We demand the extension of the community of equals to include all great apes: human beings, chimpanzees, bonobos, gorillas and orangutans. The community of equals is the moral community within which we accept certain basic moral principles or rights as governing our relations with each other and enforceable at law. Among these principles or rights are the following:

  1. The Right to Life – The lives of members of the community of equals are to be protected. Members of the community of equals may not be killed except in very strictly defined circumstances, for example, self-defense.
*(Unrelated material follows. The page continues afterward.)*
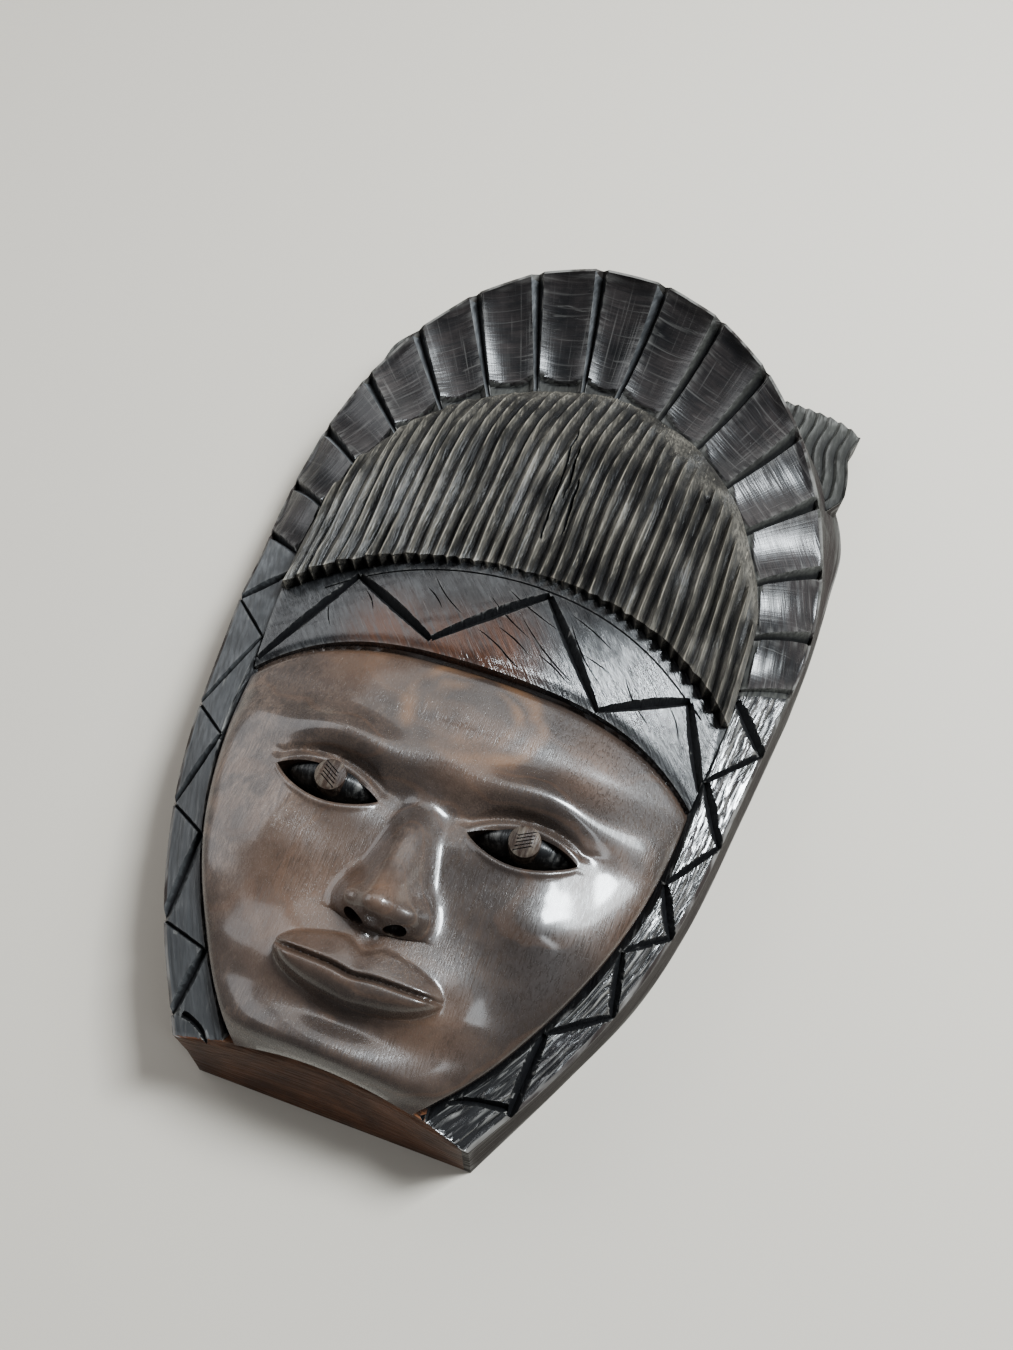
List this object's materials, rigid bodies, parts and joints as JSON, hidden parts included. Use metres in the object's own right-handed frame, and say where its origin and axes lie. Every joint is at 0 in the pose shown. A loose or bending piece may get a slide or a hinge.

  2. The Protection of Individual Liberty – Members of the community of equals are not to be arbitrarily deprived of their liberty; if they should be imprisoned without due legal process, they have the right to immediate release. The detention of those who have not been convicted of any crime, or of those who are not criminally liable, should be allowed only where it can be shown to be for their own good, or necessary to protect the public from a member of the community who would clearly be a danger to others if at liberty. In such cases, members of the community of equals must have the right to appeal, either directly or, if they lack the relevant capacity, through an advocate, to a judicial tribunal.
  3. The Prohibition of Torture – The deliberate infliction of severe pain on a member of the community of equals, either wantonly or for an alleged benefit to others, is regarded as torture, and is wrong.

You may have heard that in 2008 the parliament in Spain passed a resolution granting certain human rights to great apes. That resolution was based on the work of the Great Ape Project.